**WORK REQUIRED**
Set down the material exactly as given, please, from its first line through the line that includes "return [mix(start, end, k".

**PROVIDED MATERIAL**
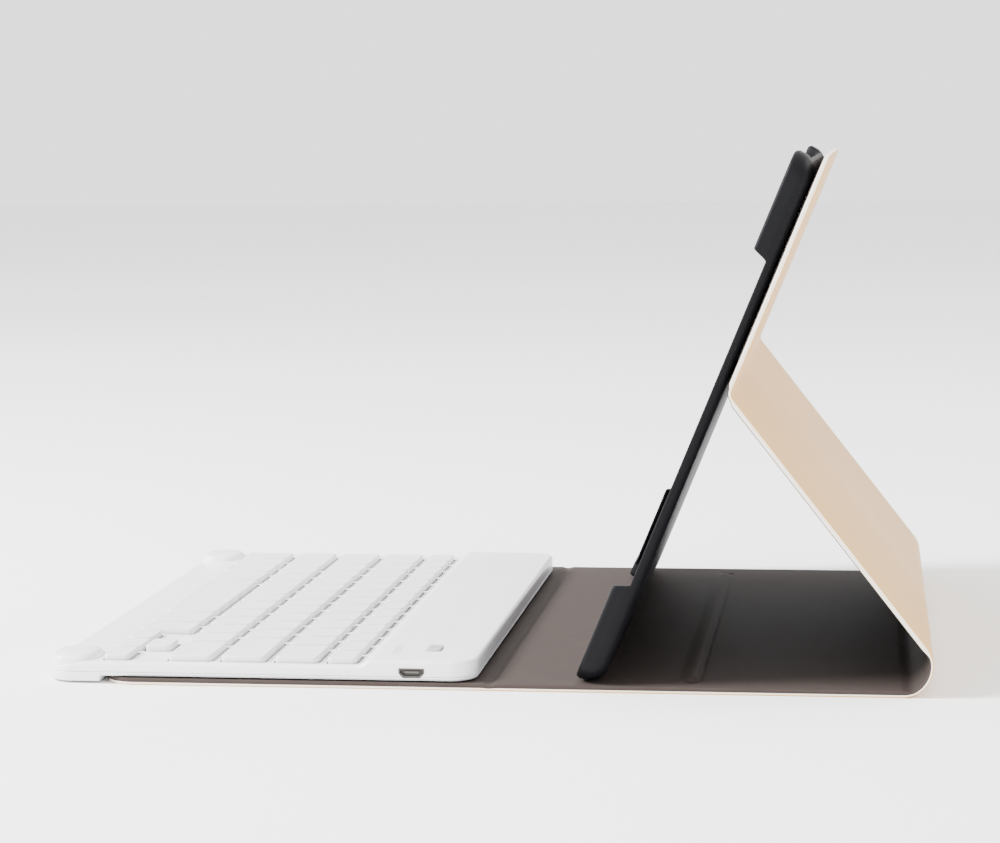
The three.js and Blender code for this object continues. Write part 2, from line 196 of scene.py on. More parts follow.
# ---- cover: sizes, in millimetres -----------------------------------------------------------------
HALF_WIDTH = box_mm("base_skin")[1].y
PANEL_START = box_mm("front_panel_skin")[0].x
THICK = 2.2  # a boarded panel, from the outside of the leather to the face of the lining
THIN = 1.2  # where there is no board
SKIN_MIDDLE = 0.25
CORNER = 10.0
FRONT_FOLD = axis_of("front_fold")[0]
CREASE = 5.3  # half the length of the strip that crosses the front fold
SPINE_TURN = math.radians(64)
SPINE_RADIUS = 10.0
SPINE_START = axis_of("spine_fold_1")[0] - SPINE_RADIUS * SPINE_TURN / 2
BACK_TURN = math.radians(60.5)
BACK_AXIS = axis_of("back_fold")
VALLEY_RADIUS = 2.75  # of the back fold, in the leather's middle
VALLEY_REACH = 5.6  # half the length of the strip that crosses the back fold
UPPER_BACK = 80.8
LOWER_TILT = 2 * SPINE_TURN
UPPER_TILT = LOWER_TILT - BACK_TURN
RIDGE_AT = (box_mm("base_front_board")[1].x + box_mm("base_rear_board")[0].x) / 2


# ---- numbers ---------------------------------------------------------------------------------------
def mix(a, b, t):
    return a + (b - a) * t


def smoothstep(value, start, end):
    t = min(1.0, max(0.0, (value - start) / (end - start)))
    return t * t * (3 - 2 * t)


def spread(start, end, steps):
    return [mix(start, end, k / steps) for k in range(steps + 1)]


def arc(cx, cy, radius, start, end, steps):
    """Points on an arc between two angles in degrees."""
    turns = [math.radians(a) for a in spread(start, end, steps)]
    return [(cx + radius * math.cos(a), cy + radius * math.sin(a)) for a in turns]


class Panel:
    """A flat frame in the x-z plane: s runs along it, h to its inner side, y is the row frame's y."""

    def __init__(self, origin, tilt, reach=1):
        self.origin = origin
        self.along = (reach * math.cos(tilt), reach * math.sin(tilt))
        self.inward = (-math.sin(tilt), math.cos(tilt))

    def at(self, s, y, h):
        x = self.origin[0] + s * self.along[0] + h * self.inward[0]
        z = self.origin[1] + s * self.along[1] + h * self.inward[1]
        return (x, y, z)


# ---- mesh helpers ---------------------------------------------------------------------------------
def tidy(obj, sharp=35.0):
    """Merges doubled points, turns the faces outwards and sets smooth shading."""
    work = bmesh.new()
    work.from_mesh(obj.data)
    bmesh.ops.remove_doubles(work, verts=work.verts, dist=4e-6)
    bmesh.ops.dissolve_degenerate(work, edges=work.edges, dist=1e-6)
    bmesh.ops.recalc_face_normals(work, faces=work.faces)
    work.to_mesh(obj.data)
    work.free()
    obj.data.shade_smooth()
    obj.data.set_sharp_from_angle(angle=math.radians(sharp))
    return obj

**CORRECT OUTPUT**
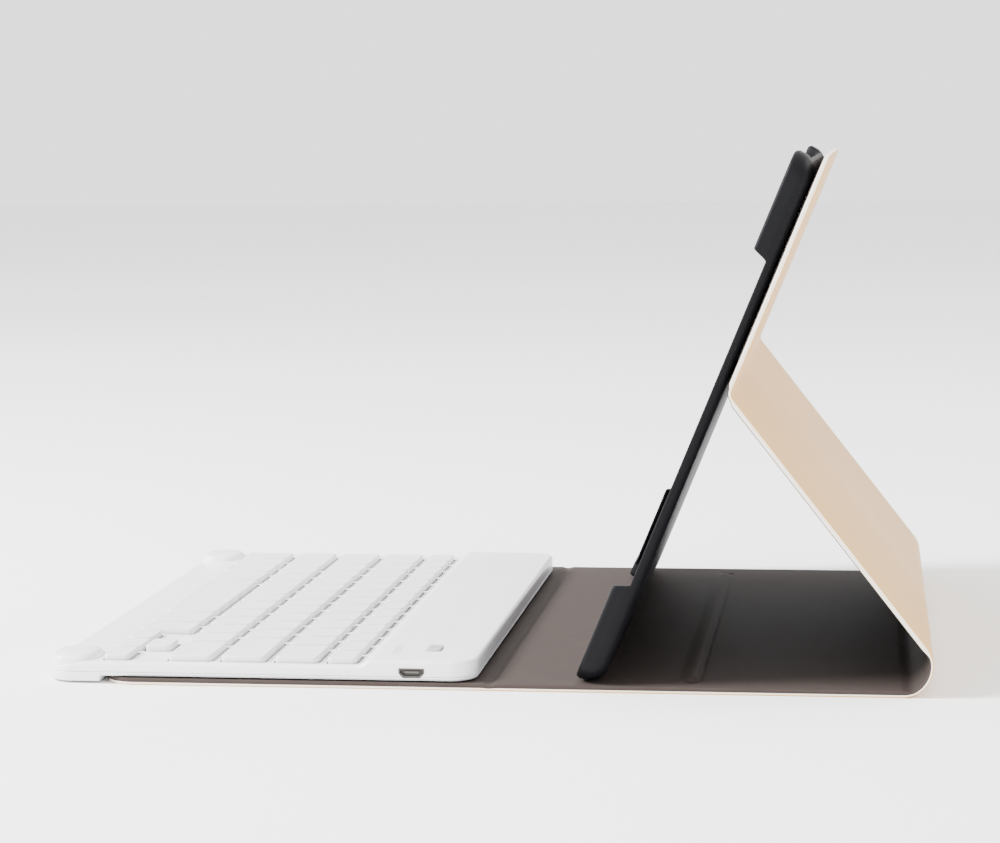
The three.js and Blender code for this object continues. Write part 2, from line 196 of scene.py on. More parts follow.
# ---- cover: sizes, in millimetres -----------------------------------------------------------------
HALF_WIDTH = box_mm("base_skin")[1].y
PANEL_START = box_mm("front_panel_skin")[0].x
THICK = 2.2  # a boarded panel, from the outside of the leather to the face of the lining
THIN = 1.2  # where there is no board
SKIN_MIDDLE = 0.25
CORNER = 10.0
FRONT_FOLD = axis_of("front_fold")[0]
CREASE = 5.3  # half the length of the strip that crosses the front fold
SPINE_TURN = math.radians(64)
SPINE_RADIUS = 10.0
SPINE_START = axis_of("spine_fold_1")[0] - SPINE_RADIUS * SPINE_TURN / 2
BACK_TURN = math.radians(60.5)
BACK_AXIS = axis_of("back_fold")
VALLEY_RADIUS = 2.75  # of the back fold, in the leather's middle
VALLEY_REACH = 5.6  # half the length of the strip that crosses the back fold
UPPER_BACK = 80.8
LOWER_TILT = 2 * SPINE_TURN
UPPER_TILT = LOWER_TILT - BACK_TURN
RIDGE_AT = (box_mm("base_front_board")[1].x + box_mm("base_rear_board")[0].x) / 2


# ---- numbers ---------------------------------------------------------------------------------------
def mix(a, b, t):
    return a + (b - a) * t


def smoothstep(value, start, end):
    t = min(1.0, max(0.0, (value - start) / (end - start)))
    return t * t * (3 - 2 * t)


def spread(start, end, steps):
    return [mix(start, end, k / steps) for k in range(steps + 1)]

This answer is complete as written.